Labour’s idea that we can tax ourselves into prosperity is clearly for the birds. The National Insurance rise – effectively a tax on jobs – hasn’t even kicked in yet.

This week’s revelations in Munich over show the writing on the wall. It has upended many of Britain’s lazy assumptions. Without Trump as a guarantor, Europe now must learn to fend for itself. We need to spend at least 2.5% of GDP on defence, but quite frankly, it is not possible if we’re neither growing the economy nor cutting spending.

The loss of economic dynamism is not just an internal crisis but a threat to our most vital international alliances. The UK-US special relationship is under strain as we become increasingly impotent amidst growing global threats. Labour cozying up to China, with David Lammy and Rachel Reeves making trade trips to Beijing, weakens our credibility with our most important ally – the United States. Much has been said about the Chagos Islands and Starmer’s shocking decision to hand these, along with £9 billion, to Mauritius, a close friend of China, against the wishes of the Chagossians and in defiance of all strategic logic.

Yet the smaller decisions are equally concerning. In their crusade for net zero, Starmer and Miliband are set to allow the Chinese to build wind turbines across the North Sea, a move needlessly compromising our energy infrastructure to a country that already has attempted to spy on government and parliament itself.

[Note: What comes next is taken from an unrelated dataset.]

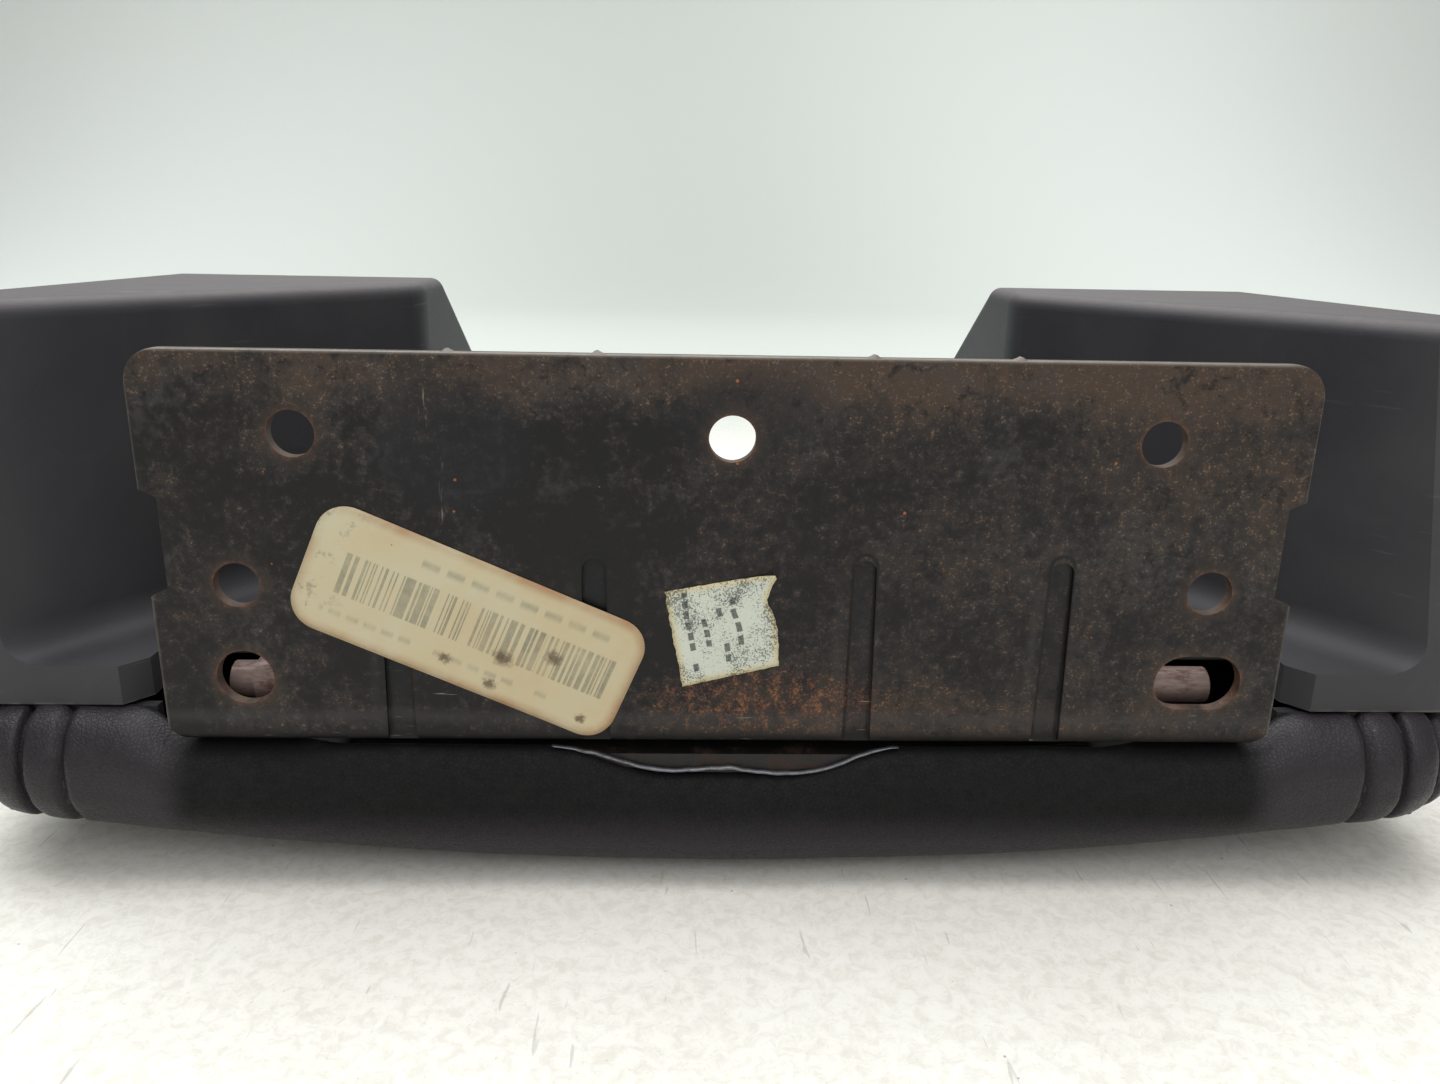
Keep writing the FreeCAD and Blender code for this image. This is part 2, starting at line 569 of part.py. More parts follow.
def screw(x, y, z, length):
    """One pan-head screw, its head resting at height z, with a cross recess."""
    head = Part.makeCylinder(size("screw_head"), size("screw_height"), Vector(x, y, z))
    head = head.makeFillet(1.2, [edge for edge in head.Edges if middle(edge).z > z + 1])
    shank = Part.makeCylinder(size("screw_shank"), length, Vector(x, y, z - length))
    deep = z + size("screw_height") - 1.5
    cross = [block(x - a, y - b, deep, x + a, y + b, z + 9) for a, b in ((2.2, 0.45), (0.45, 2.2))]
    return head.fuse(shank).cut(cross)


def make_screws():
    """The screws of the moulding and those of the hinge leaf."""
    long, short = size("screw_length"), size("leaf_screw")
    shaped("moulding_screws", Part.makeCompound([screw(*place, long) for place in screw_places()]))
    top = size("leaf_top")
    shaped("leaf_screws", Part.makeCompound([screw(x, y, top, short) for x, y in leaf_places()]))


# ---------------------------------------------------------------- latch and stops

def make_latch():
    """The front latch: bezel, push button, hooked bar, its guide and its return spring."""
    half, rear, front = size("bezel_half"), size("bezel_rear"), size("bezel_front")
    low, top = size("bezel_bottom"), size("bezel_top")
    body = new_body("latch_bezel")
    outer = new_sketch(body, "XZ_Plane", "bezel_face", rectangle(-half, low, half, top), "0 - bezel_front")
    grow(body, "Pad", outer, "bezel_pad", "bezel_front - bezel_rear")
    reach, base, high, slack = size("button_half"), size("button_bottom"), size("button_top"), 0.3
    window = new_sketch(body, "XZ_Plane", "bezel_window",
                        rectangle(-reach - slack, base - slack, reach + slack, high + slack), "0 - bezel_front")
    grow(body, "Pocket", window, "bezel_cut", "bezel_front - bezel_rear", Reversed=True)
    dress(body, "Fillet", "bezel_corners", "2", lambda e: e.BoundBox.YLength > 5 and abs(middle(e).x) > half - 1)
    deep = size("bezel_rear") + 5
    button = block(-reach, deep, base, reach, size("button_front"), high)
    button = rounded(button, 1.5, lambda e: e.BoundBox.YMin > size("button_front") - 0.01)
    shaped("latch_button", button)
    bar_low, bar_high, width = size("bar_bottom") + 0.3, size("bar_top"), size("bar_half")
    hook_rear, hook_top = size("bar_rear"), size("hook_top")
    side = [(deep, base + 1), (deep, high), (rear - 0.8, high), (rear - 3, bar_high), (hook_rear + 4, bar_high),
            (hook_rear + 4, hook_top - 3), (hook_rear + 8, hook_top - 3), (hook_rear + 3, hook_top),
            (hook_rear, hook_top), (hook_rear, bar_low), (deep - 8, bar_low), (deep - 3, base + 1)]
    wire = Part.makePolygon([Vector(-width, y, z) for y, z in side + side[:1]])
    shaped("latch_hook", Part.Face(wire).extrude(Vector(2 * width, 0, 0)))
    floor, gap = size("trough_top"), width + 0.4
    outer = block(-gap - 7, 214, floor, gap + 7, 230, bar_high + 2.6)
    inner = block(-gap, 200, floor - 1, gap, 240, bar_high + 0.6)
    step = [block(s * (gap + 4) - 3.1, 200, floor + 2, s * (gap + 4) + 3.1, 240, 60) for s in (-1, 1)]
    shaped("latch_guide", outer.cut([inner] + step))
    pitch, radius, wire = 2.2, 1.6, 0.35
    notch = size("bezel_rear") - size("latch_notch")
    coil = Part.makeHelix(pitch, deep - notch - 2 * wire, radius)
    section = Part.Wire(Part.makeCircle(wire, Vector(radius, 0, 0), Vector(0, 1, 0)))
    spring = Part.Wire(coil.Edges).makePipeShell([section], True, True)
    spring.rotate(Vector(), Vector(1, 0, 0), 90)
    spring.translate(Vector(13, deep - wire, size("trough_top") - 1.4))
    shaped("latch_spring", spring)


def make_stops():
    """Two rubber stops on the front of the ledge."""
    stops = []
    for side in (-1, 1):
        foot = Vector(side * size("stop_x"), size("ledge_boss_y"), size("ledge_top"))
        stops.append(Part.makeCone(size("stop_radius"), size("stop_radius") - 1.5, size("stop_height"), foot))
    shaped("rubber_stops", Part.makeCompound(stops))


# ---------------------------------------------------------------- checks and output

def check_document():
    """Stop if any object failed, a pocket removed nothing, or any sub-part has no valid shape."""
    DOC.recompute()
    for thing in DOC.Objects:
        if {"Invalid", "Error"} & set(thing.State):
            raise RuntimeError(f"{thing.Name} failed: {thing.State}")
        if thing.isDerivedFrom("PartDesign::Pocket") and thing.Shape.Volume > thing.BaseFeature.Shape.Volume - 1:
            raise RuntimeError(f"{thing.Name} removed nothing")
    for thing in NODES:
        if thing.Shape.isNull() or not thing.Shape.isValid() or thing.Shape.Volume <= 0:
            raise RuntimeError(f"{thing.Label} has no valid shape")


def write_parts():
    """Write each sub-part to its own file."""
    os.makedirs("parts", exist_ok=True)
    for thing in NODES:
        thing.Shape.exportStep(f"parts/{thing.Label}.step")
        box = thing.Shape.BoundBox
        print(f"{thing.Label:24s} {len(thing.Shape.Solids)} solid(s) {thing.Shape.Volume / 1000:8.2f} cm3 "
              f"X {box.XMin:.1f} {box.XMax:.1f} Y {box.YMin:.1f} {box.YMax:.1f} Z {box.ZMin:.1f} {box.ZMax:.1f}")


fill_sheet()
make_cover_and_foam()
make_tray()
make_moulding()
make_plate()
make_paper()
make_leaf()
make_pin_and_bushes()
make_springs()
make_screws()
make_latch()
make_stops()
check_document()
write_parts()
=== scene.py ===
"""A padded console armrest lid lying upside down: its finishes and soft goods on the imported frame."""

import logging
import math
from dataclasses import dataclass, field
from enum import Enum
from typing import Any, Callable, Sequence

import bmesh
import bpy
import numpy as np
from mathutils import Matrix, Vector, kdtree, noise


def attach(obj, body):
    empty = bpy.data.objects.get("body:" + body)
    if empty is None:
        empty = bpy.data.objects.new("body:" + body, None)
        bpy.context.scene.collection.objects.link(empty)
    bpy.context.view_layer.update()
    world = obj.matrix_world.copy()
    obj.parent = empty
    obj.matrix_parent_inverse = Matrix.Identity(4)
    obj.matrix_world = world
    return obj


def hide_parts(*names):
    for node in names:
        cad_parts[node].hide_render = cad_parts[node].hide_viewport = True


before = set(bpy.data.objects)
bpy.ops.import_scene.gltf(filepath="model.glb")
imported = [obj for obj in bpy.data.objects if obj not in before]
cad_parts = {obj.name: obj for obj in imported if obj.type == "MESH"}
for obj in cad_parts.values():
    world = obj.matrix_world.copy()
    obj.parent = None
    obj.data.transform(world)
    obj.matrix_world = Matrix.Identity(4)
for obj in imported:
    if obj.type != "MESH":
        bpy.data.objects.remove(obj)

LOG = logging.getLogger("armrest_lid")
MM = 0.001
Colour = tuple[float, float, float]


def shade(red: float, green: float, blue: float) -> Colour:
    """A linear colour from its screen values.

    Args:
        red: from 0 to 255, like the other two.
        green: the green value.
        blue: the blue value.

    Returns:
        The three linear values, from 0 to 1.
    """
    def linear(value: float) -> float:
        """One channel's linear value."""
        part = value / 255
        return part / 12.92 if part <= 0.04045 else ((part + 0.055) / 1.055) ** 2.4
    return linear(red), linear(green), linear(blue)


# ---------------------------------------------------------------- shader writing

class Term:
    """One socket's value in an expression. Python operators on it add Math nodes."""

    def __init__(self, graph: "Graph", socket: bpy.types.NodeSocket | None) -> None:
        """Hold the socket and the graph that it belongs to."""
        self.graph = graph
        self.socket = socket

    def math(self, operation: str, *values: Any, clamp: bool = False) -> "Term":
        """One Math node.

        Args:
            operation: the node's operation.
            values: its inputs in order, terms or numbers.
            clamp: whether the result is kept from 0 to 1.

        Returns:
            The node's result.
        """
        settings = {"operation": operation, "use_clamp": clamp}
        return self.graph.node("ShaderNodeMath", settings, dict(enumerate(values)))

    def __add__(self, other: Any) -> "Term":
        """self + other."""
        return self.math("ADD", self, other)

    def __radd__(self, other: Any) -> "Term":
        """other + self."""
        return self.math("ADD", other, self)

    def __sub__(self, other: Any) -> "Term":
        """self - other."""
        return self.math("SUBTRACT", self, other)

    def __rsub__(self, other: Any) -> "Term":
        """other - self."""
        return self.math("SUBTRACT", other, self)

    def __mul__(self, other: Any) -> "Term":
        """self * other."""
        return self.math("MULTIPLY", self, other)

    def __rmul__(self, other: Any) -> "Term":
        """other * self."""
        return self.math("MULTIPLY", other, self)

    def __truediv__(self, other: Any) -> "Term":
        """self / other."""
        return self.math("DIVIDE", self, other)

    def __rtruediv__(self, other: Any) -> "Term":
        """other / self."""
        return self.math("DIVIDE", other, self)

    def __pow__(self, other: Any) -> "Term":
        """self to the power of other."""
        return self.math("POWER", self, other)

    def __neg__(self) -> "Term":
        """The negative of self."""
        return self.math("MULTIPLY", self, -1.0)

    def __abs__(self) -> "Term":
        """The size of self without its sign."""
        return self.math("ABSOLUTE", self)

    def highest(self, other: Any) -> "Term":
        """The larger of the two."""
        return self.math("MAXIMUM", self, other)

    def lowest(self, other: Any) -> "Term":
        """The smaller of the two."""
        return self.math("MINIMUM", self, other)

    def clamped(self) -> "Term":
        """Self kept from 0 to 1."""
        return self.math("ADD", self, 0.0, clamp=True)

    def floor(self) -> "Term":
        """Self rounded down."""
        return self.math("FLOOR", self)

    def rise(self, low: float, high: float) -> "Term":
        """A smooth step: 0 where self is low, 1 where it is high, for either order of the two."""
        return self.graph.node("ShaderNodeMapRange", {"interpolation_type": "SMOOTHSTEP"},
                               {"Value": self, "From Min": low, "From Max": high})

    def near(self, centre: float, width: float) -> "Term":
        """1 where self is centre, fading to 0 at width from it."""
        return abs(self - centre).rise(width, 0.0)

    def from_half(self) -> "Term":
        """How far self is from halfway between two whole numbers, 0 to 0.5."""
        return abs(self.math("FRACT", self) - 0.5)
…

The targets for Reeves are clear. She must throw out the pernicious anti-wealth ideology that drove the tax raid on farmers and capital gains, and the radical environmentalism that leads to unaffordable energy and £100m bat sheds. She needs to reverse the exploding benefits bill by getting British workers off sickness benefits instead of relying on mass migration to temporarily plug the numbers.

For Lammy, as Foreign Secretary, the targets are even clearer. Britain must prioritise itself and its free, democratic allies over the lawyer friends of the Prime Minister. Scandalous talks of reparations should be treated as what they really are – hostile attempts from Caribbean nations to take advantage of a radically anti-British Foreign Secretary and a confused, weak and moralising Prime Minister.

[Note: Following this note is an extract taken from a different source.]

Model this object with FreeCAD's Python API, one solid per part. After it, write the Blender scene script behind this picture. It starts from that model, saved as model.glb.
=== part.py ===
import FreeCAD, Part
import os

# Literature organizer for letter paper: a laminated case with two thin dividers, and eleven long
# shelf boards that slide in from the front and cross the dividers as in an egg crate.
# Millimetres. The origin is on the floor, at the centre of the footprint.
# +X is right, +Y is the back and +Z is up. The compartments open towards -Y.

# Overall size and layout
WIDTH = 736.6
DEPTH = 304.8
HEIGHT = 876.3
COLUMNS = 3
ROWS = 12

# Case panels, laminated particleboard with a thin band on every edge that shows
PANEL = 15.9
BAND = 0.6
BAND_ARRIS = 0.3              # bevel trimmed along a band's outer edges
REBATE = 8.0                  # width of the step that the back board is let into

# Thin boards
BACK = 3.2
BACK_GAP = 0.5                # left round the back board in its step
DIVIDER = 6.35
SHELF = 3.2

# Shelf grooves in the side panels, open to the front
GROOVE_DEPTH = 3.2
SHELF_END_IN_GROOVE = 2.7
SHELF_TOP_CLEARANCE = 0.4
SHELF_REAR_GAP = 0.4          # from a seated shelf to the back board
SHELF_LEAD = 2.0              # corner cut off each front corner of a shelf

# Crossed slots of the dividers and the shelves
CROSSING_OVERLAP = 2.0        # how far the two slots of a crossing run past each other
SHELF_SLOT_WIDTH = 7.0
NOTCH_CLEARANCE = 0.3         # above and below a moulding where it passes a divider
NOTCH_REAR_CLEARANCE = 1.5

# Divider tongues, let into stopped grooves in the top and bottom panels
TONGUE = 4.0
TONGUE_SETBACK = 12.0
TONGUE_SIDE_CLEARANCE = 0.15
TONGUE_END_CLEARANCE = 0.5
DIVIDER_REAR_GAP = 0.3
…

The Home Secretary, Yvette Cooper, has her work cut out to fix an immigration system designed by the Treasury based on bad modelling, failing to consider the calamitous effects on a housing market constrained by planning law, on public services, and underestimating the number of economic dependents migrants would bring with them. Asylum law, as the HJS report points out, leads to enormous costs, including £5.4bn a year just on migrant housing alone. That’s enough to take a penny off the 20p basic rate of income tax for everyone in the UK.

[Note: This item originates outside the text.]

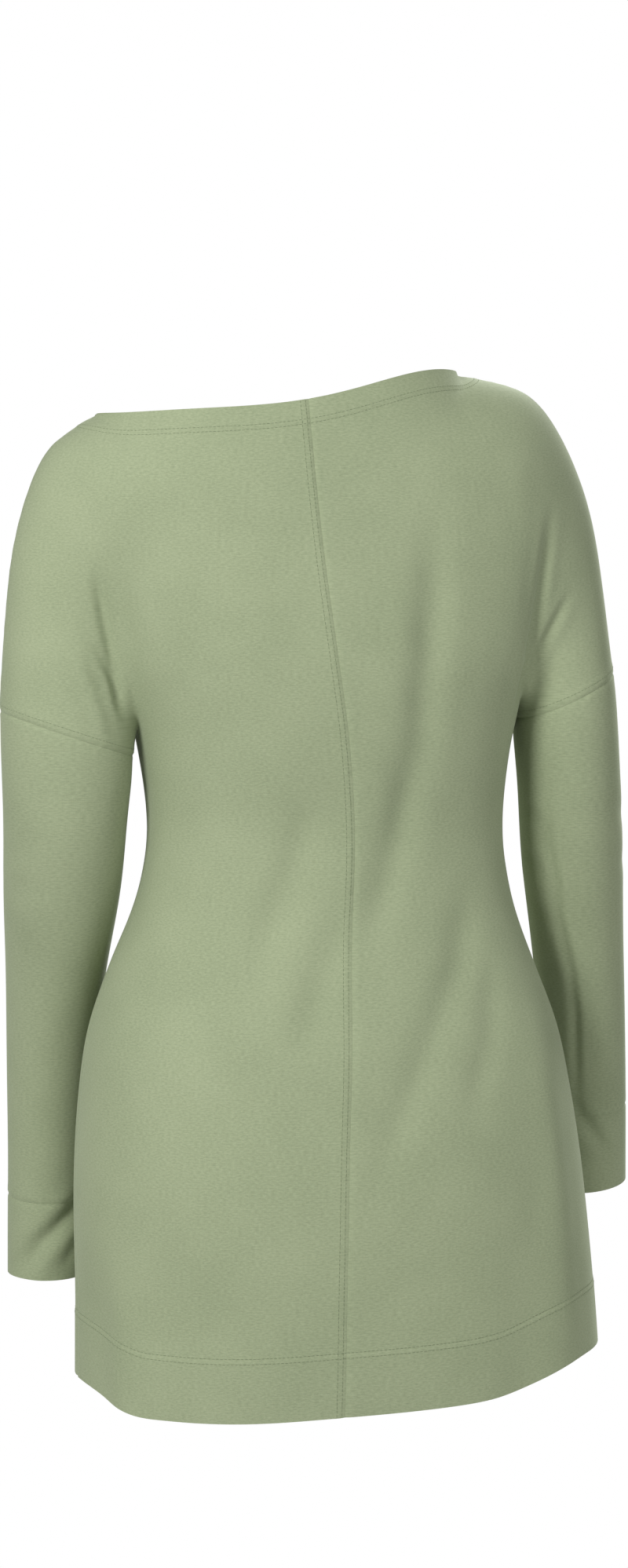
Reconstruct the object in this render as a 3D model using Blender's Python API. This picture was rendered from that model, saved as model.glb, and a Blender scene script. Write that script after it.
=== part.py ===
"""Long top with drop shoulders, long sleeves and cuffs, hanging as it is worn.

+Z is up, the front faces -Y and the wearer's left is +X. The origin lies between the
shoulders, at the height of the neck opening. The cloth is one outer surface, worked out
from tables of sections, then cut along its seams into pieces with a thin wall each.
"""
from collections import namedtuple

import bmesh
import bpy
import numpy as np

COLLECTION = "long_top"

# Cloth
WALL = 0.0012
TURNED_WALL = 0.0024
SEAM_GAP = 0.0003
CLOTH_COLOUR = (0.33, 0.40, 0.24, 1.0)
CLOTH_ROUGHNESS = 0.92

# Hem and neck edge, each turned under over a band of this depth
HEM_Z = -0.7612
HEM_DEPTH = 0.048
HEM_STEP = 0.002
NECK_TURN = 0.017

# Roundness of the body's sections, where 2 is an ellipse
ROUND_POWER = 2.3

# Mesh counts for a quarter of the body and a quarter of a sleeve, and how the rows and
# columns are spaced
TORSO_COLUMNS = 12
ARM_COLUMNS = 4
ROLL_ROWS = 4
LOWER_ROWS = 24
HEM_ROWS = 2
UPPER_ROWS = 9
SLEEVE_ROWS = 16
CUFF_ROWS = 3
EVEN_SHARE = 0.5
UPPER_ROW_POWER = 1.25
NECK_SAMPLES = 61
WELD = 0.00002

LEFT = 1
RIGHT = -1
BACK = 1
FRONT = -1
SIDES = (LEFT, RIGHT)
FACES = (BACK, FRONT)

# Rise of the hem from the centre line (place 0) to each side seam (place 1)
HemPoint = namedtuple("HemPoint", "place rise")
HEM = {
    LEFT: (HemPoint(0.0, 0.0), HemPoint(0.5, -0.0038), HemPoint(0.8, -0.0030),
           HemPoint(0.9, 0.0030), HemPoint(1.0, 0.0106)),
    RIGHT: (HemPoint(0.0, 0.0), HemPoint(0.25, 0.0019), HemPoint(0.5, 0.0046),
            HemPoint(0.65, 0.0105), HemPoint(0.75, 0.0190), HemPoint(0.85, 0.0243),
            HemPoint(1.0, 0.0258)),
}

# Body sections from hem to shoulder: half width, depths behind and before the side
# seams, the section's middle, and the places of the centre back and centre front
Section = namedtuple("Section", "z half_width back front middle seam fold")
BODY = (
    Section(-0.780, 0.2055, 0.120, 0.122, -0.0265, -0.0025, -0.0215),
    Section(-0.700, 0.2025, 0.129, 0.118, -0.0235, -0.0025, -0.0190),
    Section(-0.607, 0.1985, 0.133, 0.115, -0.0180, -0.0035, -0.0170),
    Section(-0.500, 0.1855, 0.122, 0.112, -0.0135, -0.0090, -0.0150),
    Section(-0.440, 0.1650, 0.104, 0.108, -0.0125, -0.0130, -0.0130),
    Section(-0.390, 0.1460, 0.090, 0.104, -0.0145, -0.0170, -0.0100),
    Section(-0.340, 0.1380, 0.086, 0.104, -0.0155, -0.0195, -0.0060),
    Section(-0.265, 0.1465, 0.098, 0.120, -0.0145, -0.0125, 0.0000),
    Section(-0.195, 0.1750, 0.104, 0.120, -0.0130, -0.0020, 0.0060),
    Section(-0.110, 0.2000, 0.100, 0.096, -0.0100, 0.0090, 0.0150),
    Section(-0.050, 0.2120, 0.091, 0.074, -0.0050, 0.0135, 0.0220),
    Section(0.020, 0.2150, 0.082, 0.060, 0.0000, 0.0175, 0.0280),
)

# Neck opening, an oval seen from above, with its two ends at unlike heights; it drops to
# the middle, and between the middle and each end the back edge is lifted a little
NECK_MIDDLE = 0.023
NECK_HALF_WIDTH = 0.141
NECK_Z = -0.0018
NECK_TILT = -0.0150
NECK_DEPTH = {BACK: 0.082, FRONT: 0.064}
NECK_DROP = {BACK: 0.0056, FRONT: 0.066}
NECK_DROP_POWER = {BACK: 1.0, FRONT: 1.8}
NECK_LIFT = {BACK: {LEFT: 0.0020, RIGHT: 0.0112}, FRONT: {LEFT: 0.0, RIGHT: 0.0}}

# The line inside each shoulder round which the cloth rolls, from the neck to the armhole,
# with the outer edge that it rolls to, as distances from the middle
Shoulder = namedtuple("Shoulder", "axis_x axis_z edge_x edge_z")
SHOULDER = {
    LEFT: (
        Shoulder(0.128, -0.072, 0.1640, -0.0166),
        Shoulder(0.145, -0.075, 0.1860, -0.0305),
        Shoulder(0.158, -0.085, 0.2075, -0.0500),
        Shoulder(0.170, -0.113, 0.2230, -0.0930),
        Shoulder(0.181, -0.163, 0.2325, -0.1480),
        Shoulder(0.185, -0.2495, 0.2390, -0.2360),
    ),
    RIGHT: (
        Shoulder(0.099, -0.053, 0.1180, 0.0132),
        Shoulder(0.128, -0.058, 0.1500, 0.0078),
        Shoulder(0.148, -0.071, 0.1895, -0.0085),
        Shoulder(0.166, -0.102, 0.2210, -0.0720),
        Shoulder(0.185, -0.152, 0.2340, -0.1320),
        Shoulder(0.200, -0.2325, 0.2435, -0.2100),
    ),
}
CORNER_ROW = 2
NECK_SHARE = {LEFT: 0.64, RIGHT: 0.56}
CENTRE_AXIS_Z = {BACK: -0.060, FRONT: -0.110}
UNDERARM_Z = {LEFT: -0.263, RIGHT: -0.248}
ARM_DEPTH = 0.050

# Softness of the crease between the body and the upper arm, growing above the underarm
CREASE_SOFTNESS = 0.030
CREASE_REACH = 0.090
LEAST_SOFTNESS = 0.000001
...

Nonetheless, the UK has many advantages. We are more closely integrated into the US military and intelligence at the highest level than any other nation. Moving away from Labour’s broken economic, foreign and migration policy will allow us to reinvest in our military and foreign influence. Changing the tax system to make ourselves as attractive as possible for start-ups and foreign capital will allow us to play to our strengths in technology, finance and education. The solution is as obvious as it is simple. If we squander this chance, Britain will become irrelevant.